Relatório de fiscalização expõe fraude no lixo em SP
2004-06-30
Está nas mãos do Ministério Público Estadual e da Polícia Civil a mais contundente prova obtida até agora de que funcionários do Limpurb (Departamento de Limpeza Urbana) e de empresas responsáveis pela coleta e varrição de lixo na cidade de São Paulo têm alterado relatórios de fiscalização para que as contratadas recebam por serviços que não prestaram.
Trata-se de Boletins de Inspeção de Serviços de Limpeza Urbana (BIS) que atestaram a plena execução de alguns serviços antes mesmo da data em que eles deveriam ter sido realizados.
O preenchimento antecipado (e evidentemente fraudulento) só pôde ser comprovado porque um funcionário de uma das empresas contratadas tirou cópias de três boletins preenchidos por ele mesmo antes da execução dos serviços e registrou as tais cópias em um cartório.
O registro foi feito em 27 de julho de 2001, mas os boletins atestavam a execução de serviços previstos para os dias 28, 30 e 31.
Com base nessa denúncia, a Promotoria de Justiça da Cidadania conseguiu dois mandados de busca e apreensão, cumpridos simultaneamente nas sedes do Limpurb e da Cliba Ltda — empresa na qual trabalhava o denunciante do esquema.
Os mandados foram cumpridos em 19 de maio e renderam cinco Kombis lotadas de papel. Foi entre esses documentos que os peritos do Ministério Público localizaram os originais dos boletins antecipadamente preenchidos e registrados em cartório.

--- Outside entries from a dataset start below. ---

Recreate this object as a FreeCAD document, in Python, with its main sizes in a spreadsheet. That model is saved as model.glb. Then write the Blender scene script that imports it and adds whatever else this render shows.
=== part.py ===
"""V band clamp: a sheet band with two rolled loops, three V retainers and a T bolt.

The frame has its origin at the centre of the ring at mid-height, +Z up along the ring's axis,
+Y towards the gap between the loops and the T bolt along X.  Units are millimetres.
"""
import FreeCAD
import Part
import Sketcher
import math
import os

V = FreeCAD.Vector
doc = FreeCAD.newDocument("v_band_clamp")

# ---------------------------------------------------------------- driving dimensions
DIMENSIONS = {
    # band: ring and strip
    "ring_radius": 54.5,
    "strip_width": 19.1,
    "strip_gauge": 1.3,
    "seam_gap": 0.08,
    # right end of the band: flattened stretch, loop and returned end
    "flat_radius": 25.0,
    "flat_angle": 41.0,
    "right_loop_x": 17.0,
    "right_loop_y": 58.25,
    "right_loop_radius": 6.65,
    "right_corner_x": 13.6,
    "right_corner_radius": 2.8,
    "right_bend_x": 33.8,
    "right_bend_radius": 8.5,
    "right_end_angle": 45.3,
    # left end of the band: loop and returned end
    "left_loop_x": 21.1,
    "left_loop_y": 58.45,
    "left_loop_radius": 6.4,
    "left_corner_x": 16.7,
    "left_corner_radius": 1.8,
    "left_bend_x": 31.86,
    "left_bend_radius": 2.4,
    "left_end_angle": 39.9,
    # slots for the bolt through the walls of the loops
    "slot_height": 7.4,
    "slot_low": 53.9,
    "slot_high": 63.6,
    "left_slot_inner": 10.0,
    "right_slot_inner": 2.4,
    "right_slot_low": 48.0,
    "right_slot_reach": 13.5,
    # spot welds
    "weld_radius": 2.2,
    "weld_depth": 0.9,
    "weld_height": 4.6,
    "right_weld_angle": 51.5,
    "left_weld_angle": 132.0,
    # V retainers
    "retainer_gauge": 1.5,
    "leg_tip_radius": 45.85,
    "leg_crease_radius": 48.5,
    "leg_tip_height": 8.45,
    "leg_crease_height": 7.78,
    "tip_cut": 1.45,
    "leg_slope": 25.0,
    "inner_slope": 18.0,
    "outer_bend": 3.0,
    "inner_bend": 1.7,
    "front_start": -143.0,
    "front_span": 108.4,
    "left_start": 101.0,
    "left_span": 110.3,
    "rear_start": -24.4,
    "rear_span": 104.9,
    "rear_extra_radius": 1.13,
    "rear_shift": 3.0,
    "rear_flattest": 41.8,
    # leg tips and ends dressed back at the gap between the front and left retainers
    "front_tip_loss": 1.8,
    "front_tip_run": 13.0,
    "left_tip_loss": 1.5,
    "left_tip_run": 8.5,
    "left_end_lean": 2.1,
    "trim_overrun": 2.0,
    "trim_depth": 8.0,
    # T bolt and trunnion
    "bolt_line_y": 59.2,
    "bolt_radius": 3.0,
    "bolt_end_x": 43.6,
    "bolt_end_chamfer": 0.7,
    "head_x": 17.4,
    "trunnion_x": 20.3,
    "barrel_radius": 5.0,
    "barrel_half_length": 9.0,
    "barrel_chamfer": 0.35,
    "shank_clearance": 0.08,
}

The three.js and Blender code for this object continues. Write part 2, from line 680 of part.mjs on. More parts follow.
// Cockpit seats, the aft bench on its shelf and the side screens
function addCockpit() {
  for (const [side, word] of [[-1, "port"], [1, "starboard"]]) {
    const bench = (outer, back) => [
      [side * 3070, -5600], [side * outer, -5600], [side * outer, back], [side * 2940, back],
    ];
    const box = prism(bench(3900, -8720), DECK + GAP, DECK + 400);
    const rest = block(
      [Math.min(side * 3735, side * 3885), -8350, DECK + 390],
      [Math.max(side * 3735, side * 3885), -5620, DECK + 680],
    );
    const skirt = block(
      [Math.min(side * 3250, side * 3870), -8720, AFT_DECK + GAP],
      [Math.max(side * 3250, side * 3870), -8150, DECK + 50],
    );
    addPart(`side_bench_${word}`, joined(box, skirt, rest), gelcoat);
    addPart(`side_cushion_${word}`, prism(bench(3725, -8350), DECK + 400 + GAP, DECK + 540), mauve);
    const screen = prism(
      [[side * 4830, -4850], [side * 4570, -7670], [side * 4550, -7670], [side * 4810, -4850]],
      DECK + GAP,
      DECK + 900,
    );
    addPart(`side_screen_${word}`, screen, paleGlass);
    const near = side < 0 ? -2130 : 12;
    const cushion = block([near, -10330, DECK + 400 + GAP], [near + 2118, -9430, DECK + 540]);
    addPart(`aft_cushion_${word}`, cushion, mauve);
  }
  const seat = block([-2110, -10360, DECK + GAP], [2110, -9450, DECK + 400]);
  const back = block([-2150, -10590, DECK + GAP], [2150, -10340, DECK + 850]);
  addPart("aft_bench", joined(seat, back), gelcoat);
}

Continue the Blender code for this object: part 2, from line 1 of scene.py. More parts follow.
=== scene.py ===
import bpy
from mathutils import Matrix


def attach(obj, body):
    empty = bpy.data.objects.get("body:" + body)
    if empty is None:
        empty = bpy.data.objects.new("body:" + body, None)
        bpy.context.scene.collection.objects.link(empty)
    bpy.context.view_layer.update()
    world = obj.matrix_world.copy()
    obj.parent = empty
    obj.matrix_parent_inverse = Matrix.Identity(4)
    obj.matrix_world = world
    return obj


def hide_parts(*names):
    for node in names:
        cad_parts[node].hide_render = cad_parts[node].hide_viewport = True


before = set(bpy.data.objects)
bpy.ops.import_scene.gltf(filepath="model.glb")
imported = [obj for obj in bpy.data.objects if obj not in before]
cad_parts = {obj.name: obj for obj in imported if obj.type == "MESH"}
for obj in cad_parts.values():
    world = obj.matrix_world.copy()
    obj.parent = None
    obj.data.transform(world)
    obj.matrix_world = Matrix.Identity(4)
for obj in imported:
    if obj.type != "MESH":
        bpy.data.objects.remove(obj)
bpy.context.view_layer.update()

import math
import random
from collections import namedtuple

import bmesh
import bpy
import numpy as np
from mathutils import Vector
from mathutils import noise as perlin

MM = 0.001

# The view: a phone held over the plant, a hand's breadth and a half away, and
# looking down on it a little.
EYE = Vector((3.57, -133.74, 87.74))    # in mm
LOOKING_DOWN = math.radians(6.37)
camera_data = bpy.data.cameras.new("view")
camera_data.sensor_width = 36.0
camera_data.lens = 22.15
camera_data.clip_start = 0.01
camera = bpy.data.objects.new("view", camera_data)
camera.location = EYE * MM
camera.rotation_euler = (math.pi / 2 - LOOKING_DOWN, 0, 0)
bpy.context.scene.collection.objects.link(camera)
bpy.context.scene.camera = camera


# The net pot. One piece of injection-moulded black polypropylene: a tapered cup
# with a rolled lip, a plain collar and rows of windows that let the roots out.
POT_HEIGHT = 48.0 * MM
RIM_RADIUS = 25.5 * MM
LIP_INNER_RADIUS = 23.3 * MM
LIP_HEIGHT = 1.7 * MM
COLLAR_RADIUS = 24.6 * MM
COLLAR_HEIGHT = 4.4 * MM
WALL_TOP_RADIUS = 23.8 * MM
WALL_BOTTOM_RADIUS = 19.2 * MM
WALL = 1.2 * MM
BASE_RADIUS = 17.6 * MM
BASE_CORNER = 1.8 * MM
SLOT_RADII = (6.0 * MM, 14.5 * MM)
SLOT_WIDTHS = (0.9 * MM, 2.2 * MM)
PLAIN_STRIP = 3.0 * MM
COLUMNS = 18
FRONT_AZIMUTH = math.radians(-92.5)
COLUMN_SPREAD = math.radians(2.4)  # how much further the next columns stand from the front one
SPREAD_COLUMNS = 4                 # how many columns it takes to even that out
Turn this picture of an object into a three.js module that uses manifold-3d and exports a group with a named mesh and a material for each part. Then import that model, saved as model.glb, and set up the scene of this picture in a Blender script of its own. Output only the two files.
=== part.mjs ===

Os três BIS em questão foram assinados pelo mesmo fiscal do Limpurb, mas já há indícios de envolvimento de 13 funcionários do departamento em fraudes que envolvem a fiscalização.
Milhões por ano
Os BIS, diferentemente do que fica evidente nesse caso, devem ser preenchidos por funcionários do Limpurb no ato da fiscalização dos serviços, pois servem, depois, de base para aplicação de multas e autorização de pagamentos.
A cada ano, o município gasta cerca de R$ 350 milhões com a limpeza urbana. Mas parte da verba, como se prova agora, vai para serviços dos quais não há nenhum indício de execução, exatamente como o Tribunal de Contas do Município (TCM) alerta a Prefeitura de São Paulo há três anos.
Testemunhas estimam que as fraudes atinjam 30% do gasto com os contratos. Em maio de 2001, porém, o cenário obtido por um monitoramento do Datafolha foi ainda pior: a não-execução chegou a 64% das atividades contratadas e pagas pelo governo.
Os contratos atuais terminam em outubro, mas nada impede que os serviços de coleta sejam interrompidos antes disso, pelo início da concessão da atividade por 20 anos. A licitação da varrição, porém, ainda está suspensa.
Inquéritos
Agora, os BIS antecipadamente preenchidos devem ser uma das principais provas nos inquéritos civil e criminal que apuram as fraudes nos serviços de limpeza.
No Ministério Público, a expectativa dos promotores Silvio Marques, Sérgio Turra e Saad Mazloum é reunir todos os elementos possíveis em até 30 dias, para, então, pedir a interrupção dos contratos em vigor --além da Cliba, a apuração atinge as empresas Vega e Queiroz Galvão.
Na Polícia Civil, o delegado Nicanor Nogueira Branco, titular da 7ª Seccional, apura crime de corrupção e formação de quadrilha.
A Ouvidoria Geral do Município também investiga as denúncias e informa que tem até o início de agosto para concluir sua investigação, mas espera fazê-lo antes disso. A pedido desse órgão, cinco funcionários estão afastados de suas funções.